Ineffective Airway Clearance NCP Pneumonia


Ineffective Airway Clearance NANDA Definition : : Inability to clear secretions or obstructions from the respiratory tract to maintain a clear airway

Pneumonia is a lung infection that can be caused by different types of microorganisms, including bacteria, viruses, and fungi.

Some cases of pneumonia are contracted by breathing in small droplets that contain the organisms that can cause pneumonia. These droplets get into the air when a person infected with these germs coughs or sneezes. In other cases, pneumonia is caused when bacteria or viruses that are normally present in the mouth, throat, or nose inadvertently enter the lung.

Symptoms of pneumonia caused by bacteria usually come on quickly. They may include:
  • Cough. You will likely cough up mucus (sputum) from your lungs. Mucus may be rusty or green or tinged with blood.
  • Fever.
  • Fast breathing and feeling short of breath.
  • Shaking and "teeth-chattering" chills. You may have this only one time or many times.
  • Chest pain that often feels worse when you cough or breathe in.
  • Fast heartbeat.
  • Feeling very tired or feeling very weak.
  • Nausea and vomiting.
  • Diarrhea.

When you have mild symptoms, your doctor may call this "walking pneumonia."

Nursing Diagnosis for Pneumonia : Ineffective Airway Clearance

related to
  • Pleuritic pain
  • Decreased energy, fatigue
  • Tracheal bronchial inflammation, edema formation, increased sputum production

Possibly evidenced by
  • Abnormal breath sounds, use of accessory muscles
  • Cough, effective or ineffective; with/without sputum production
  • Dyspnea, cyanosis
  • Changes in rate, depth of respirations

Outcomes
  • Display patent airway with breath sounds clearing; absence of dyspnea, cyanosis.
  • Identify/demonstrate behaviors to achieve airway clearance.

Interventions and Rationale :

1. Auscultate lung fields, noting areas of decreased/absent airflow and adventitious breath sounds, e.g., crackles, wheezes.
R : Decreased airflow occurs in areas consolidated with fluid. Bronchial breath sounds (normal over bronchus) can also occur in consolidated areas. Crackles, rhonchi, and wheezes are heard on inspiration and/or expiration in response to fluid accumulation, thick secretions, and airway spasm/obstruction.

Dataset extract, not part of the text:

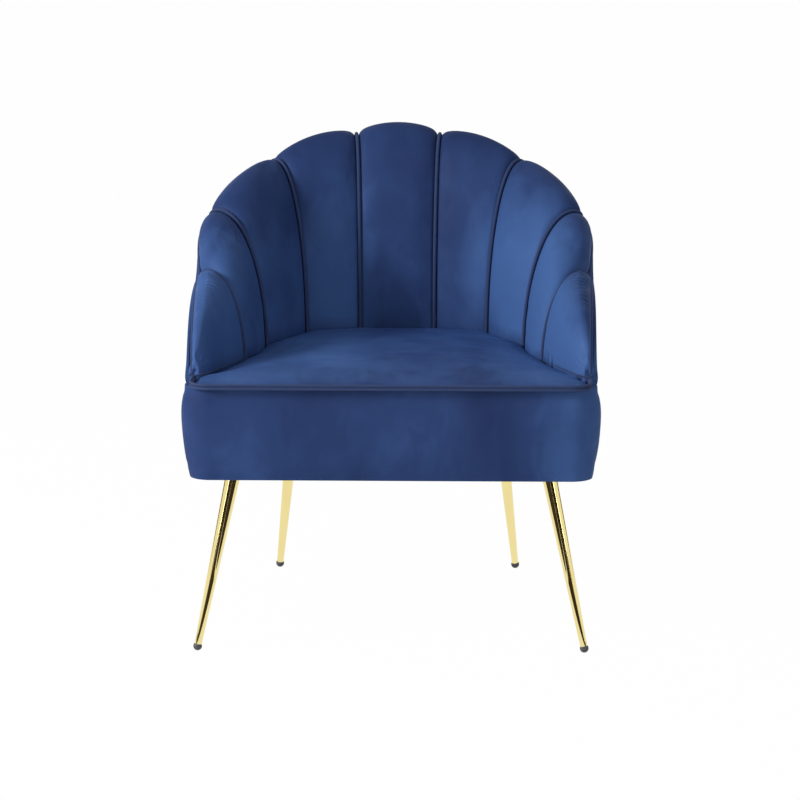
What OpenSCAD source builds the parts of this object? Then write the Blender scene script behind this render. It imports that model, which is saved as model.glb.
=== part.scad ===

2. Assess rate/depth of respirations and chest movement.
R : Tachypnea, shallow respirations, and asymmetric chest movement are frequently present because of discomfort of moving chest wall and/or fluid in lung.

3. Assist patient with frequent deep-breathing exercises. Demonstrate/help patient learn to perform activity, e.g., splinting chest and effective coughing while in upright position.
R : Deep breathing facilitates maximum expansion of the lungs/smaller airways. Coughing is a natural self-cleaning mechanism, assisting the cilia to maintain patent airways. Splinting reduces chest discomfort, and an upright position favors deeper, more forceful cough effort.

4. Force fluids to at least 3000 mL/day (unless contraindicated, as in heart failure). Offer warm, rather than cold, fluids.
R : Fluids (especially warm liquids) aid in mobilization and expectoration of secretions.

5. Monitor serial chest x-rays, ABGs, pulse oximetry readings.
R : Follows progress and effects of disease process/therapeutic regimen, and facilitates necessary alterations in therapy.